Exercise instructions:
Write out exactly the lines that run from the line containing "Write the FreeCAD" through the line containing "from mathutils import Matrix, Vector"; both end lines belong to the answer.

## begin Records supplied

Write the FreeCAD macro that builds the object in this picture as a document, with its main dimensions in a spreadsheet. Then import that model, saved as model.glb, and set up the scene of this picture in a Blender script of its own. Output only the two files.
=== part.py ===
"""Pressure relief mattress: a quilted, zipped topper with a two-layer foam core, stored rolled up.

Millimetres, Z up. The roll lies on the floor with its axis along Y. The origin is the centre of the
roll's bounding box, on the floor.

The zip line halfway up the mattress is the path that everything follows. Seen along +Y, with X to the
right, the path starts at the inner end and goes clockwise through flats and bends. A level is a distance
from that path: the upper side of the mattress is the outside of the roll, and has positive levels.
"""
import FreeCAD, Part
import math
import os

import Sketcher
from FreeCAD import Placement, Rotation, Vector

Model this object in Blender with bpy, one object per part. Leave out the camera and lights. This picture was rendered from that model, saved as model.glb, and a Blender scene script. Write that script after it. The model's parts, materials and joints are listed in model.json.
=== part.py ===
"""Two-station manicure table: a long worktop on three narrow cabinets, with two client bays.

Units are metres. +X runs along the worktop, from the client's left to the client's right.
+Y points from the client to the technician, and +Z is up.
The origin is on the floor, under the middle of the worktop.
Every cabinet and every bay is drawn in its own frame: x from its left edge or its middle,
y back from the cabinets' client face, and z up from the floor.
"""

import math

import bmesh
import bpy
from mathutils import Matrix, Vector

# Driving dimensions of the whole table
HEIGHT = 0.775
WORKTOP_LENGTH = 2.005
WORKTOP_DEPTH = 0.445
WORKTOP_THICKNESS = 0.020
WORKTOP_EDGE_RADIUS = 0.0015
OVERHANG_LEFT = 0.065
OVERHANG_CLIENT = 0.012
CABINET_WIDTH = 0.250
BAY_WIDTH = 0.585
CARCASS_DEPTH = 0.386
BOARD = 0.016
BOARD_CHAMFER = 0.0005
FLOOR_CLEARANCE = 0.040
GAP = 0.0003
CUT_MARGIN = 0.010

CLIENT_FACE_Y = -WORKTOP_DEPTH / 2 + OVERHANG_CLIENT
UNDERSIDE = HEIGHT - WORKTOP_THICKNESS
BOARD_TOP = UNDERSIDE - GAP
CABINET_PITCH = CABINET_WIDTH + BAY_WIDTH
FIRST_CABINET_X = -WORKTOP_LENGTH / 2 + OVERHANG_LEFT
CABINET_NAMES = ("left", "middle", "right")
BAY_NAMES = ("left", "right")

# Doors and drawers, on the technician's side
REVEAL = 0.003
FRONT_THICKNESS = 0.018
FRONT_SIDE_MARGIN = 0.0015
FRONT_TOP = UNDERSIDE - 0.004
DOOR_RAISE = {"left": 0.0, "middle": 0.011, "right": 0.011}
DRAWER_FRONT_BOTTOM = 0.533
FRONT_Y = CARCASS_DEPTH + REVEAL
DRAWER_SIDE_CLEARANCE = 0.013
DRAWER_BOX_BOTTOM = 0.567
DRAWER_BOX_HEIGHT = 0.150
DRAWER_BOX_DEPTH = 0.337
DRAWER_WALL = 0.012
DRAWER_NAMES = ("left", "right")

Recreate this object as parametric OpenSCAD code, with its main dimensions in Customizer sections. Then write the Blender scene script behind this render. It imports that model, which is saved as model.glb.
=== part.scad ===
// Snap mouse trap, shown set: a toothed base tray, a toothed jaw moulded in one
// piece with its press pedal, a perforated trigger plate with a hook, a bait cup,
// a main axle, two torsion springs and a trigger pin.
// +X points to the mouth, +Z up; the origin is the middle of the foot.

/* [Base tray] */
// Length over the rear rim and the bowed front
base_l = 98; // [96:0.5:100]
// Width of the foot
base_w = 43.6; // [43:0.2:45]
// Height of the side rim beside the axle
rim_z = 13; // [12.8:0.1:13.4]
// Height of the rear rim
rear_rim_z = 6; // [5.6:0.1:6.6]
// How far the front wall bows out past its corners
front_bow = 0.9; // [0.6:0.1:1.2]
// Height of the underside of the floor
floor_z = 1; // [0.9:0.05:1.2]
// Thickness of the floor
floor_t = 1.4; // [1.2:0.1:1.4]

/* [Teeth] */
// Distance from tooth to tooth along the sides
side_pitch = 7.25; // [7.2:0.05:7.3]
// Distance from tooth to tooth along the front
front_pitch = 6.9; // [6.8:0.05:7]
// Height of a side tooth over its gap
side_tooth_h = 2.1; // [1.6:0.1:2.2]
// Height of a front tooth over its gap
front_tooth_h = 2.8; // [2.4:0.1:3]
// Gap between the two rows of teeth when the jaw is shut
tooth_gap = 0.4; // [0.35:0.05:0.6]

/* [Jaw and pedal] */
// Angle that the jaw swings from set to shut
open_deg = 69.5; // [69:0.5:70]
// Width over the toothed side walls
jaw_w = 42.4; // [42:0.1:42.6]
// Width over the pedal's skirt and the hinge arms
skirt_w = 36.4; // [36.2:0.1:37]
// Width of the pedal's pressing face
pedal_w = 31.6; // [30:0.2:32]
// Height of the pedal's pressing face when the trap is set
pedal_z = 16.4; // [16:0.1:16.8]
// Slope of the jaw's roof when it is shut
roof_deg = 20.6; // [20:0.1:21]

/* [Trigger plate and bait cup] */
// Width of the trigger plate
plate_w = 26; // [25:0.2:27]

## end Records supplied
## begin Records supplied

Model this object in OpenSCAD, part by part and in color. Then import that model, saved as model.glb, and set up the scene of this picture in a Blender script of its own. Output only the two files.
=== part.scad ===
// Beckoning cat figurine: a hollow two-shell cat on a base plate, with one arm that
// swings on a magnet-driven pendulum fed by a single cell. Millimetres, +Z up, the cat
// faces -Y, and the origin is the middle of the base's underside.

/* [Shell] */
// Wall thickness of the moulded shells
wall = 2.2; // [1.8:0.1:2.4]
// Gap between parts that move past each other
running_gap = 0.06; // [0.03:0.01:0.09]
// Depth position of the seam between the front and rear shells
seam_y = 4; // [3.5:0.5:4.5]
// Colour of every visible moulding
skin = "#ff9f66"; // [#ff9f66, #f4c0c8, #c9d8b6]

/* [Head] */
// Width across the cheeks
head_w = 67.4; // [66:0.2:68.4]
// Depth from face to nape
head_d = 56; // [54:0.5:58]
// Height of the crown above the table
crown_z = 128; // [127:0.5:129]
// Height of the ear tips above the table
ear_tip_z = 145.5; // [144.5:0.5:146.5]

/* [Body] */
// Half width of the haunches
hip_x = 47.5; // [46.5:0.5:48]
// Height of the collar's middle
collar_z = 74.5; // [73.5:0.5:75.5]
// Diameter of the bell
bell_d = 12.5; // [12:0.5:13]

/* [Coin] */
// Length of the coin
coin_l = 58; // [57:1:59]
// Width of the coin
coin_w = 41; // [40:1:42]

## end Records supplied

Exercise result:
Write the FreeCAD macro that builds the object in this picture as a document, with its main dimensions in a spreadsheet. Then import that model, saved as model.glb, and set up the scene of this picture in a Blender script of its own. Output only the two files.
=== part.py ===
"""Pressure relief mattress: a quilted, zipped topper with a two-layer foam core, stored rolled up.

Millimetres, Z up. The roll lies on the floor with its axis along Y. The origin is the centre of the
roll's bounding box, on the floor.

The zip line halfway up the mattress is the path that everything follows. Seen along +Y, with X to the
right, the path starts at the inner end and goes clockwise through flats and bends. A level is a distance
from that path: the upper side of the mattress is the outside of the roll, and has positive levels.
"""
import FreeCAD, Part
import math
import os

import Sketcher
from FreeCAD import Placement, Rotation, Vector

Model this object in Blender with bpy, one object per part. Leave out the camera and lights. This picture was rendered from that model, saved as model.glb, and a Blender scene script. Write that script after it. The model's parts, materials and joints are listed in model.json.
=== part.py ===
"""Two-station manicure table: a long worktop on three narrow cabinets, with two client bays.

Units are metres. +X runs along the worktop, from the client's left to the client's right.
+Y points from the client to the technician, and +Z is up.
The origin is on the floor, under the middle of the worktop.
Every cabinet and every bay is drawn in its own frame: x from its left edge or its middle,
y back from the cabinets' client face, and z up from the floor.
"""

import math

import bmesh
import bpy
from mathutils import Matrix, Vector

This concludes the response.